A Heritage Foundation poll last year found that most Americans oppose the key planks of the gender agenda. Will most minorities and working-class Americans, wooed by a few rhetorical tricks, embrace the ideologues who are clearly the victimizers, rather than the victims?
An Elite Fixation
I’m skeptical. Gender ideology seems to be an elite fixation of upper- and upper-middle class college grads. It’s likely baffling to ordinary people, including the roughly two-thirds of American adults who lack a bachelor’s degree.
Take the mind-bending neologisms and pronouns. References to “women” give way to degrading euphemisms like “bodies with vaginas,” “non-prostate owners,” and “cervix owners.” Those who identify as “gender fluid” often state their preferred pronouns as “they/them”—as do a full third of the staff of the Transgender Law Center. One staff member identifies as “queer trans femme.”
What gender theory means in practice is far worse.

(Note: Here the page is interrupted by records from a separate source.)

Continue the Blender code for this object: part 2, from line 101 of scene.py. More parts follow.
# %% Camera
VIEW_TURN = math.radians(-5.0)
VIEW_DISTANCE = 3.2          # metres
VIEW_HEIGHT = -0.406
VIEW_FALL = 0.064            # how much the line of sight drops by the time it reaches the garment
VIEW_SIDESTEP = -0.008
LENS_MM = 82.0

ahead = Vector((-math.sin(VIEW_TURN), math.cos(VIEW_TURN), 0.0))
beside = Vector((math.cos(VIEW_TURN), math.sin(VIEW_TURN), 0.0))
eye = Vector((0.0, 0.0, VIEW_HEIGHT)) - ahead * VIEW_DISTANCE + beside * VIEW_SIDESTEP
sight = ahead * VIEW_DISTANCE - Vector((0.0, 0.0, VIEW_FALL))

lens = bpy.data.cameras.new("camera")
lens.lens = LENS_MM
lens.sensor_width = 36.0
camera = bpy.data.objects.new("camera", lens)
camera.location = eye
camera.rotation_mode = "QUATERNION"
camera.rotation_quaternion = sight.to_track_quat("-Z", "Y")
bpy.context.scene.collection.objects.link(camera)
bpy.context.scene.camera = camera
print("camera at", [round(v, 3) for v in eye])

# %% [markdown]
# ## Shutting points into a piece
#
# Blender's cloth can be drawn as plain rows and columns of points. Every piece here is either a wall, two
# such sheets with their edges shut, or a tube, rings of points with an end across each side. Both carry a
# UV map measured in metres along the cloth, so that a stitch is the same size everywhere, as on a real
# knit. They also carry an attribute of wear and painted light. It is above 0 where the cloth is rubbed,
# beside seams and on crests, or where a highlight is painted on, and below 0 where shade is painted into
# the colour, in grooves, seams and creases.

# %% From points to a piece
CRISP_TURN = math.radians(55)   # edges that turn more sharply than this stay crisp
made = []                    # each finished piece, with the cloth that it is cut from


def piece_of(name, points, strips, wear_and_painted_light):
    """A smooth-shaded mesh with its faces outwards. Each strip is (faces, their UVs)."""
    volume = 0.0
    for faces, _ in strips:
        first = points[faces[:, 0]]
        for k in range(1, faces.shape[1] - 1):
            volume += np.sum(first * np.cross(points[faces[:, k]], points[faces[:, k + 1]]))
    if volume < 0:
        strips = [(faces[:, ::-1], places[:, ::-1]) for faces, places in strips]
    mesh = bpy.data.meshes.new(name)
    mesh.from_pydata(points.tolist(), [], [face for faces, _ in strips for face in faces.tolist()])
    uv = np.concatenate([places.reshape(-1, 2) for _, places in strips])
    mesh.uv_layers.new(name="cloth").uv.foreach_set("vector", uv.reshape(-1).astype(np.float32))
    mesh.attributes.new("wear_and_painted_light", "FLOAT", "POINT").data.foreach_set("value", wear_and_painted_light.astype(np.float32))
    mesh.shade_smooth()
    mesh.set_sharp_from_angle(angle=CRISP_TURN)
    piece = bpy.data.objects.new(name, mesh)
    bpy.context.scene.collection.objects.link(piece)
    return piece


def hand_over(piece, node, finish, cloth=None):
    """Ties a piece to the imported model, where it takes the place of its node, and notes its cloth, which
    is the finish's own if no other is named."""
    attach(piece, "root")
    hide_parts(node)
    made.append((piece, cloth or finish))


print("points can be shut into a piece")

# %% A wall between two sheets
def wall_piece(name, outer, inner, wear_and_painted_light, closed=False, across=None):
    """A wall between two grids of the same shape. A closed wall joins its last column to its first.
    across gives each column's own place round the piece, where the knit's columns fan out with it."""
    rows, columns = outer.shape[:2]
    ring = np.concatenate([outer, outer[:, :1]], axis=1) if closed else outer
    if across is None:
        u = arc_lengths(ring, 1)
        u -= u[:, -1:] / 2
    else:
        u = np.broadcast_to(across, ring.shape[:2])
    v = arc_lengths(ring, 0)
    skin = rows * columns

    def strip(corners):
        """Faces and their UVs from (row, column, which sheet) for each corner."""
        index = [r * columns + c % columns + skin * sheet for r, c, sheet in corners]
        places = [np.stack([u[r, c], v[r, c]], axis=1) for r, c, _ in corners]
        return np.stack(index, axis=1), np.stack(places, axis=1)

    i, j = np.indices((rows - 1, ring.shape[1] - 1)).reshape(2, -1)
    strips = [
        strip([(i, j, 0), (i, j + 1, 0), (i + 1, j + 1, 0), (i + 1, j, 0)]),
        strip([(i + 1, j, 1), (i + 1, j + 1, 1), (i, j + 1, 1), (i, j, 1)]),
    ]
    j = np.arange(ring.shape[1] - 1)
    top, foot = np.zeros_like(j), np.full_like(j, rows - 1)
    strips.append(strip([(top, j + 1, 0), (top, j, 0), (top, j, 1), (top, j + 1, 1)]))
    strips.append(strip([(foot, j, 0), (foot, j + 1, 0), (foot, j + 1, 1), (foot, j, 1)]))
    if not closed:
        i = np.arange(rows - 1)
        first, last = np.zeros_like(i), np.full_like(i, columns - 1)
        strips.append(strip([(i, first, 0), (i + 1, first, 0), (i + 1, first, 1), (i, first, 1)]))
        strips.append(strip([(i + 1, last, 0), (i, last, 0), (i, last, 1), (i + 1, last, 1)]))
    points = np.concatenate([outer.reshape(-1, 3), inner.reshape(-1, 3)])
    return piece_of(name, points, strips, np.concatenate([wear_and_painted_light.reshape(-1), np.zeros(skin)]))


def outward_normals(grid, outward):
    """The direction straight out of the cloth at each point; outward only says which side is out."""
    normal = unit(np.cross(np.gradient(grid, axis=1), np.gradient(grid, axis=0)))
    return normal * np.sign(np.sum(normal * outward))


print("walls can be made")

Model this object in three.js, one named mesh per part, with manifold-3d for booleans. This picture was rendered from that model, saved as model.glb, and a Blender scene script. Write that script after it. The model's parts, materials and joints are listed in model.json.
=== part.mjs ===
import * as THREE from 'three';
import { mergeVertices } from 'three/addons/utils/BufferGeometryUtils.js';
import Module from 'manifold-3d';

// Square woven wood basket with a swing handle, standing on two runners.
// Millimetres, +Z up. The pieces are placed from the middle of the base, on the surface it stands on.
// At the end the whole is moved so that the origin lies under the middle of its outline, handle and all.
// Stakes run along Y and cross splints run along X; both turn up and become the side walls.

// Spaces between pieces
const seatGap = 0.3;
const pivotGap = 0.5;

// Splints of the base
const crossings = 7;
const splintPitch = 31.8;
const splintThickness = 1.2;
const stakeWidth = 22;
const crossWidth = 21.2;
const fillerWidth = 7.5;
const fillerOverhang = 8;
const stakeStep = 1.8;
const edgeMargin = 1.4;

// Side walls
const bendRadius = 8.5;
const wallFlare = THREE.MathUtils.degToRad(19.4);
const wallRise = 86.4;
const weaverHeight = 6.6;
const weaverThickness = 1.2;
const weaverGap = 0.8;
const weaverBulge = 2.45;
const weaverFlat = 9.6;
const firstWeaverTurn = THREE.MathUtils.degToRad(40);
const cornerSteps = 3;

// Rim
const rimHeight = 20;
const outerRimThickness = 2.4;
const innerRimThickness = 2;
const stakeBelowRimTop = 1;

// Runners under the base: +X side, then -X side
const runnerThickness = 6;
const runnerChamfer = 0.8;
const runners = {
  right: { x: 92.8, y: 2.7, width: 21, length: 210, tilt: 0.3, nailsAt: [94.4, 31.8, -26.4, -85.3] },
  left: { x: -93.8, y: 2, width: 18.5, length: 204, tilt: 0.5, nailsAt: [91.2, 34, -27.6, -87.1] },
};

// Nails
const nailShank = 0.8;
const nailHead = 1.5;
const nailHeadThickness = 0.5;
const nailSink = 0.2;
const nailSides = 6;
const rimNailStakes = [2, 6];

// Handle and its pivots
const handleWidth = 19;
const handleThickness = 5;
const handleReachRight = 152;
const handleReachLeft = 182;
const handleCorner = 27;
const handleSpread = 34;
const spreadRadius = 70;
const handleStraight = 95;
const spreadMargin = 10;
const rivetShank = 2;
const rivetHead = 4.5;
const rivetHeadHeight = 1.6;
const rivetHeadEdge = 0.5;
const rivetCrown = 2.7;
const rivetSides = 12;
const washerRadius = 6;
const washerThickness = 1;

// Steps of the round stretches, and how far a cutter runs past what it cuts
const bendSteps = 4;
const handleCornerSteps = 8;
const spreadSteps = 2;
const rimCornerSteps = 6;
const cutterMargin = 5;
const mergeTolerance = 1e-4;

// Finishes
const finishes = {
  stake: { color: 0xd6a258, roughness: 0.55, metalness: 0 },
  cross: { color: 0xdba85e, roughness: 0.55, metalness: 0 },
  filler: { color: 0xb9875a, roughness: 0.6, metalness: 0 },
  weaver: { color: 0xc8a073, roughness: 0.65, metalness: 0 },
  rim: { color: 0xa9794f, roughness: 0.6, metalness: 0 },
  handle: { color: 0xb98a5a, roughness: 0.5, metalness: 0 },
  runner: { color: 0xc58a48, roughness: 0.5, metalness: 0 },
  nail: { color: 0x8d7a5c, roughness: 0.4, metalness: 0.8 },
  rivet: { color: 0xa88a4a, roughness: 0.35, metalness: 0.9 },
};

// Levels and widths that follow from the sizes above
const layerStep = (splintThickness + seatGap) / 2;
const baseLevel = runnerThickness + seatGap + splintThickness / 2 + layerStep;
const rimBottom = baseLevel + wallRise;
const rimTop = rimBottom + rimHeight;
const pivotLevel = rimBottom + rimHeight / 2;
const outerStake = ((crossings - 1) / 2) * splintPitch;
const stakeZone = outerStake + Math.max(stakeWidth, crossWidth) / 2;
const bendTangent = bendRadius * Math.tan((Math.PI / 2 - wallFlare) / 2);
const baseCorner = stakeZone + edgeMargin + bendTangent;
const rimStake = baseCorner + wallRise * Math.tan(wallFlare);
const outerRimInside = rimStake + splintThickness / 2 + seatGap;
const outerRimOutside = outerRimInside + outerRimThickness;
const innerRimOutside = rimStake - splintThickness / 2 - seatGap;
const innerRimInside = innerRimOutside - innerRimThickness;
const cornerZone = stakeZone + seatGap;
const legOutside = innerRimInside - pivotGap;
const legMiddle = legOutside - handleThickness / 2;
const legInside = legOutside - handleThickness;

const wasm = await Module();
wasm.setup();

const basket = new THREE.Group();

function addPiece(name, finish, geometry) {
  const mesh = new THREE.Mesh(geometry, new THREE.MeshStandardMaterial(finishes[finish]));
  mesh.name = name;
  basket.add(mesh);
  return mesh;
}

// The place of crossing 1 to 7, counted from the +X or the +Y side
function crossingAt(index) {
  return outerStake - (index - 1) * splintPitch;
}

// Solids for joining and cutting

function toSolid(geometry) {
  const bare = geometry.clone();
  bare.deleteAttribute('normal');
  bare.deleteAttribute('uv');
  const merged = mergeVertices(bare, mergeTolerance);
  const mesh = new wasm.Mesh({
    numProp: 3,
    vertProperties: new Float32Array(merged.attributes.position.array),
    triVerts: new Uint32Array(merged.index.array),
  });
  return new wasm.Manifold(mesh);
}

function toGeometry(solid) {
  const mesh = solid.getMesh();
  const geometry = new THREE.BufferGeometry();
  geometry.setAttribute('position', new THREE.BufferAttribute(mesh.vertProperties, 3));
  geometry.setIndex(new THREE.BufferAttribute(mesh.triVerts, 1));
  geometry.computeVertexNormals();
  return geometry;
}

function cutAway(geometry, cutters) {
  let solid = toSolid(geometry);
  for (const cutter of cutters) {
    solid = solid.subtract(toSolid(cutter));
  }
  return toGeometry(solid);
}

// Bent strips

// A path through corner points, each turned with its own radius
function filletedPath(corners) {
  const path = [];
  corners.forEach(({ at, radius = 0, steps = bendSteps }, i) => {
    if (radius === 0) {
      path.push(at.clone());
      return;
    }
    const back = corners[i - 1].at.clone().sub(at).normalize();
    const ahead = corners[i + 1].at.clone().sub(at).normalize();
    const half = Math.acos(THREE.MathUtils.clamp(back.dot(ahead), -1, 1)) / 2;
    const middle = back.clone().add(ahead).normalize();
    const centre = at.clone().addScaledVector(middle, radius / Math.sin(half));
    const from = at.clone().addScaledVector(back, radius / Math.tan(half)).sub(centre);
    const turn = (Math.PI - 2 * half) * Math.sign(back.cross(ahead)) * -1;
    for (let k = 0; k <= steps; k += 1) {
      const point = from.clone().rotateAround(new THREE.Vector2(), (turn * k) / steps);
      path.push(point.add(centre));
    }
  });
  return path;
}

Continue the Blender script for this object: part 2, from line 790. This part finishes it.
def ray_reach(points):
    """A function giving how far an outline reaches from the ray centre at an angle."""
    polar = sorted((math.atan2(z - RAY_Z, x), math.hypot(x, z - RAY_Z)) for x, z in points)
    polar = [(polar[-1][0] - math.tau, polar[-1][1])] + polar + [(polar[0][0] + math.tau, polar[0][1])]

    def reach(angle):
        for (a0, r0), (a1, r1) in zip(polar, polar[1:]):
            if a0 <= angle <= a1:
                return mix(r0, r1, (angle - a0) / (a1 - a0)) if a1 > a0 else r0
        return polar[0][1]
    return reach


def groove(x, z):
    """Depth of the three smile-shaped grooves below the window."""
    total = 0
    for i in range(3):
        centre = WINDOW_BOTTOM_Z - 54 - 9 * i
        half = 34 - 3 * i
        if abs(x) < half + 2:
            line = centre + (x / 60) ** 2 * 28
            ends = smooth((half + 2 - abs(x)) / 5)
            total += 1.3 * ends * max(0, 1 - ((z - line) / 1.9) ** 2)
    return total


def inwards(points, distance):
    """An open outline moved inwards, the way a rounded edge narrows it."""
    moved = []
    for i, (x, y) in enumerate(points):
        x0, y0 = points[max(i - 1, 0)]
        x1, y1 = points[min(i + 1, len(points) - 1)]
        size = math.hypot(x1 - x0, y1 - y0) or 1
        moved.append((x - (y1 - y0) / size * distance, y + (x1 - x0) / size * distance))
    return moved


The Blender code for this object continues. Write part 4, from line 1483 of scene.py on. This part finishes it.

It means that any male who identifies as female should get to compete against females—in all-girl sports. By the same incantation, male students can use girls’ bathrooms and locker rooms in K-12 schools. Male rapists can be relocated to women’s prisons. Doctors and nurses could be forced against their consciences to administer cross-sex hormones and remove healthy organs.
How many Chinese immigrants know what “queer trans femme” means? How keen is the average plumber, UPS driver, housekeeper, construction worker, or landscaper to make sure high school males who identify as female get to shower with the girls? How eager is the typical black cop for public schools to make sure gender-confused kids get access to cross-sex hormones, against their parents’ wishes? How many Mexican American farmers, or cowboys, or restauranteurs want to know your preferred pronouns? How many of them would rejoice if their own daughters suddenly announced that they were boys, or their sons, girls?
It’s tempting to guess, but we don’t know the answers to these questions. The consultants behind “Transgender Youth and the Freedom to Be Ourselves” hope that with the right marching orders, minorities and working-class voters will become docile foot soldiers in the long march of gender theory.
Critics of gender theory might want to find out what these groups of Americans really think and craft their own strategy for appealing to them.